··· Collected material ···
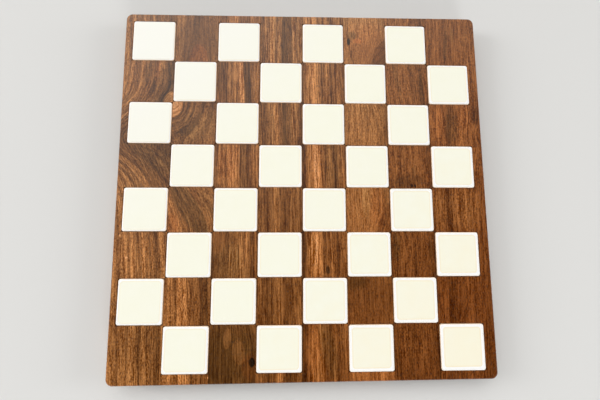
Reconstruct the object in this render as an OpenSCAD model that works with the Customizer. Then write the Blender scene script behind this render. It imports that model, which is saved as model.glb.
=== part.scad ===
// Checkerboard: eight dadoed hardwood staves glued edge to edge, with a glazed tile bedded in every light square.
// The board lies flat with +Z up. The origin is on the table, under the centre of the board.
// Files run a to h from left to right and ranks 1 to 8 from front to back, so square a1 is wood.

/* [Squares] */
// Side of one playing square, which is also the width of one inner stave
square_pitch = 50.8; // [46:0.2:56]
// Joint between a tile and the staves at its left and right
side_joint = 0.6; // [0.6:0.05:1]
// Joint between a tile and the wood at its front and back
end_joint = 0.4; // [0.1:0.05:0.5]
// Offset of the chequered field from the board's centre, towards the right
field_shift = -1.9; // [-3:0.1:3]
// Turn of the chequered field against the trimmed outline, in degrees
field_turn = -0.28; // [-0.5:0.02:0.5]

/* [Board] */
// Mean width of the plain margin round the field
margin = 10.4; // [9:0.1:16]
// Thickness of the staves
stave_h = 19; // [16:0.5:25]
// Radius of the board's upright corners
corner_r = 7.5; // [5:0.5:15]
// Radius of the eased edges, top and bottom
ease_r = 2; // [1:0.25:4]

/* [Tiles] */
// Thickness of a tile at its flat field
tile_h = 6; // [5:0.25:8]
// How far the tiles stand above the wood
tile_proud = 1; // [0:0.1:1.5]
// Radius of a tile's upright corners
tile_corner_r = 2.6; // [2.5:0.1:4]
// Width of the cushion edge that rolls down from the flat field
cushion_w = 2.4; // [1:0.1:2.4]
// Drop of the cushion edge, from the flat field to the tile's side
cushion_drop = 0.8; // [0.3:0.1:1]
// Number of key grooves pressed into a tile's back
key_count = 5; // [3:1:7]

/* [Bedding and feet] */
// Thickness of the adhesive under a tile
bed_h = 1; // [0.5:0.1:2]
// How far the adhesive in the joints stays below the wood's surface
joint_recess = 1; // [0.5:0.1:3]
// Diameter of a felt pad
pad_d = 22; // [15:1:30]
// Thickness of a felt pad
pad_h = 3; // [2:0.5:5]
// Distance from the board's sides to a pad's centre
pad_inset = 34; // [20:1:60]

/* [Hidden] */
$fn = 64;
SQUARES = 8;
FILES = "abcdefgh";
STAVE_NAMES = [for (file = [0:SQUARES - 1]) str("stave_", FILES[file])];
BED_NAMES = [for (file = [0:SQUARES - 1]) str("adhesive_", FILES[file])];
TILE_NAMES = [for (file = [0:SQUARES - 1]) for (rank = light_ranks(file)) tile_name(file, rank)];
PADS = [["pad_front_left", -1, -1], ["pad_front_right", 1, -1], ["pad_back_left", -1, 1], ["pad_back_right", 1, 1]];

board_side = SQUARES * square_pitch + 2 * margin;
board_top = pad_h + stave_h;
tile_side = square_pitch - 2 * side_joint;
housing_len = tile_side + 2 * end_joint;
housing_depth = bed_h + tile_h - tile_proud;
housing_floor = board_top - housing_depth;
key_w = 4.5;
key_depth = 0.5;
key_pitch = tile_side / (key_count + 1);
slack = 1; // cutters run this far past what they cut
walnut = ["#6b4630", "#6f4a33", "#7a4d2c", "#80522f", "#85562c", "#7e4f2a", "#6e4224", "#6a3f22"];
glaze = "#fbf6e3";
glue = "#4a2f1c";
felt = "#3a2c22";

// Ranks, counted from 0, of the light squares in a file
function light_ranks(file) = [for (rank = [0:SQUARES - 1]) if ((file + rank) % 2 == 1) rank];

// Node name of the tile on a square, such as tile_e4
function tile_name(file, rank) = str("tile_", FILES[file], rank + 1);

// Left side of a file and centre of a rank, in the field's frame
function seam_x(file) = (file - SQUARES / 2) * square_pitch;
function rank_y(rank) = (rank + 0.5 - SQUARES / 2) * square_pitch;

// Carries what is drawn in the field's frame, centred on the field, to its place on the board
module on_field() {
  translate([field_shift, 0, 0])
    rotate(field_turn)
      children();
}

// Square plate whose four sides and four upright corners carry the edge profile given as a child.
// The profile starts on the axis of a corner, at x = 0, and is corner_r wide.
module edged_plate(side, height, corner_r) {
  flat = side - 2 * corner_r;
  translate([-flat / 2, -flat / 2, 0])
    cube([flat, flat, height]);
  for (turn = [0:90:270])
    rotate(turn)
      translate([flat / 2, flat / 2, 0]) {
        rotate([90, 0, 0])
          linear_extrude(flat)
            children();
        rotate_extrude(angle = 90)
          children();
      }
}

// Edge of the board, with its upper and lower arris rounded over
module eased_profile() {
  square([corner_r - ease_r, stave_h]);
  translate([0, ease_r])
    square([corner_r, stave_h - 2 * ease_r]);
  for (y = [ease_r, stave_h - ease_r])
    translate([corner_r - ease_r, y])
      circle(ease_r);
}

// Edge of a tile: a shallow arc that leaves the flat field level and meets the side at an arris
module cushion_profile() {
  cushion_r = (pow(cushion_w, 2) + pow(cushion_drop, 2)) / (2 * cushion_drop);
  square([tile_corner_r, tile_h - cushion_drop]);
  square([tile_corner_r - cushion_w, tile_h]);
  intersection() {
    translate([tile_corner_r - cushion_w, tile_h - cushion_r])
      circle(cushion_r);
    square([tile_corner_r, tile_h]);
  }
}

// Outline of a tile seen from above
module tile_outline() {
  reach = tile_side / 2 - tile_corner_r;
  square([tile_side, 2 * reach], center = true);
  square([2 * reach, tile_side], center = true);
  for (x = [-reach, reach])
    for (y = [-reach, reach])
      translate([x, y])
        circle(tile_corner_r);
}

// Whole board before it is told apart into staves
module trimmed_panel() {
  translate([0, 0, pad_h])
    edged_plate(board_side, stave_h, corner_r)
      eased_profile();
}

// Blank of one stave: a square wide, but out past the board's side on the two outer ones
module stave_blank(file) {
  left = file == 0 ? -board_side : seam_x(file);
  right = file == SQUARES - 1 ? board_side : seam_x(file + 1);
  translate([left, -board_side, 0])
    cube([right - left, 2 * board_side, 2 * board_top]);
}

// Housing cut right across an inner stave, which its neighbours close into a pocket.
// On an outer stave it stops at the margin.
module housing(file, rank) {
  left = seam_x(file) - (file == 0 ? 0 : slack);
  right = seam_x(file + 1) + (file == SQUARES - 1 ? 0 : slack);
  translate([left, rank_y(rank) - housing_len / 2, housing_floor])
    cube([right - left, housing_len, housing_depth + slack]);
}

module stave(file) {
  color(walnut[file])
    difference() {
      intersection() {
        trimmed_panel();
        on_field()
          stave_blank(file);
      }
      on_field()
        for (rank = light_ranks(file))
          housing(file, rank);
    }
}

// Bars that cut the key grooves into a tile's back, and fill them with adhesive
module key_bars(length, below) {
  for (n = [1:key_count])
    translate([n * key_pitch - tile_side / 2 - key_w / 2, -length / 2, -below])
      cube([key_w, length, key_depth + below]);
}

// Carries what is drawn round a tile's centre, with the tile's back at z = 0, to its square
module on_square(file, rank) {
  on_field()
    translate([seam_x(file) + square_pitch / 2, rank_y(rank), housing_floor + bed_h])
      children();
}

module tile(file, rank) {
  color(glaze)
    on_square(file, rank)
      difference() {
        edged_plate(tile_side, tile_h, tile_corner_r)
          cushion_profile();
        key_bars(tile_side + 2 * slack, slack);
      }
}

// Adhesive that fills a pocket under and round its tile, and the tile's key grooves
module bed() {
  filling_h = housing_depth - joint_recess;
  difference() {
    translate([-square_pitch / 2, -housing_len / 2, -bed_h])
      cube([square_pitch, housing_len, filling_h]);
    linear_extrude(tile_h)
      tile_outline();
  }
  key_bars(tile_side, bed_h / 2);
}

module adhesive(file) {
  color(glue)
    for (rank = light_ranks(file))
      on_square(file, rank)
        bed();
}

module felt_pad(side_x, side_y) {
  reach = board_side / 2 - pad_inset;
  color(felt)
    translate([side_x * reach, side_y * reach, 0])
      cylinder(d = pad_d, h = pad_h);
}

for (file = [0:SQUARES - 1]) {
  stave(file);
  adhesive(file);
  for (rank = light_ranks(file))
    tile(file, rank);
}
for (pad = PADS)
  felt_pad(pad[1], pad[2]);
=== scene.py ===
"""Checkerboard of walnut staves with a glazed tile in every light square.

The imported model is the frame. Staves, tiles and felt pads are modelled again over it with soft arrises,
the adhesive keeps its solids, and every piece gets a procedural material.
"""

import math
import random
from functools import partialmethod

import bmesh
import bpy
from bpy.props import FloatProperty, FloatVectorProperty, PointerProperty
from mathutils import Matrix, Vector


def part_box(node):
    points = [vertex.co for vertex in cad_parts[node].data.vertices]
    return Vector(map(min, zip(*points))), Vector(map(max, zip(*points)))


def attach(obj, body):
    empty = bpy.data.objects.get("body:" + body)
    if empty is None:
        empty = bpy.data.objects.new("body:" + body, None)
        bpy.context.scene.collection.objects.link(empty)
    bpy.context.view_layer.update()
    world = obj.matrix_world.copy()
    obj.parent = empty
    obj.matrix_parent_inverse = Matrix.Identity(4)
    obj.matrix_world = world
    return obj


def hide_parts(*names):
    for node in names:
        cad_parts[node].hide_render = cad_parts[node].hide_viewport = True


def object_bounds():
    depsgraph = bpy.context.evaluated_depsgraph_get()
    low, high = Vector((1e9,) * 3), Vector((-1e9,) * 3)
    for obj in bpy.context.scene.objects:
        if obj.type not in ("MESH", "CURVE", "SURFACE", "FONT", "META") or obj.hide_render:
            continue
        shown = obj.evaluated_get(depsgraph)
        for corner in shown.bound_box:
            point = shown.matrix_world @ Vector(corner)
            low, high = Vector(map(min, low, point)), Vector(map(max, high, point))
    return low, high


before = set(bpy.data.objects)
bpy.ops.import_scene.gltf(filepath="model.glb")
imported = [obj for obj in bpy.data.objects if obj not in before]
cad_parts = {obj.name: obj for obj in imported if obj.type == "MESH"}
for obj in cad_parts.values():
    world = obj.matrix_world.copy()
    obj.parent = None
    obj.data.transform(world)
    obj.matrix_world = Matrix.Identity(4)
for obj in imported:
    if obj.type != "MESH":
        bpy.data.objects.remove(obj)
CAD_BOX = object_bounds()

bl_info = {
    "name": "Checkerboard",
    "version": (1, 0, 0),
    "blender": (4, 5, 0),
    "location": "View3D > Sidebar > Checkerboard",
    "description": "Models a checkerboard of walnut staves and glazed tiles over its packed frame",
    "category": "Add Mesh",
}

MM = 0.001
BODY = "root"
FILES = "abcdefgh"
SQUARES = len(FILES)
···
__Written request__
Retype exactly what runs from the line containing "module tile(file, rank)" through the line containing "obj.matrix_world = world", both lines included, and stop there.

__Complete answer__
module tile(file, rank) {
  color(glaze)
    on_square(file, rank)
      difference() {
        edged_plate(tile_side, tile_h, tile_corner_r)
          cushion_profile();
        key_bars(tile_side + 2 * slack, slack);
      }
}

// Adhesive that fills a pocket under and round its tile, and the tile's key grooves
module bed() {
  filling_h = housing_depth - joint_recess;
  difference() {
    translate([-square_pitch / 2, -housing_len / 2, -bed_h])
      cube([square_pitch, housing_len, filling_h]);
    linear_extrude(tile_h)
      tile_outline();
  }
  key_bars(tile_side, bed_h / 2);
}

module adhesive(file) {
  color(glue)
    for (rank = light_ranks(file))
      on_square(file, rank)
        bed();
}

module felt_pad(side_x, side_y) {
  reach = board_side / 2 - pad_inset;
  color(felt)
    translate([side_x * reach, side_y * reach, 0])
      cylinder(d = pad_d, h = pad_h);
}

for (file = [0:SQUARES - 1]) {
  stave(file);
  adhesive(file);
  for (rank = light_ranks(file))
    tile(file, rank);
}
for (pad = PADS)
  felt_pad(pad[1], pad[2]);
=== scene.py ===
"""Checkerboard of walnut staves with a glazed tile in every light square.

The imported model is the frame. Staves, tiles and felt pads are modelled again over it with soft arrises,
the adhesive keeps its solids, and every piece gets a procedural material.
"""

import math
import random
from functools import partialmethod

import bmesh
import bpy
from bpy.props import FloatProperty, FloatVectorProperty, PointerProperty
from mathutils import Matrix, Vector


def part_box(node):
    points = [vertex.co for vertex in cad_parts[node].data.vertices]
    return Vector(map(min, zip(*points))), Vector(map(max, zip(*points)))


def attach(obj, body):
    empty = bpy.data.objects.get("body:" + body)
    if empty is None:
        empty = bpy.data.objects.new("body:" + body, None)
        bpy.context.scene.collection.objects.link(empty)
    bpy.context.view_layer.update()
    world = obj.matrix_world.copy()
    obj.parent = empty
    obj.matrix_parent_inverse = Matrix.Identity(4)
    obj.matrix_world = world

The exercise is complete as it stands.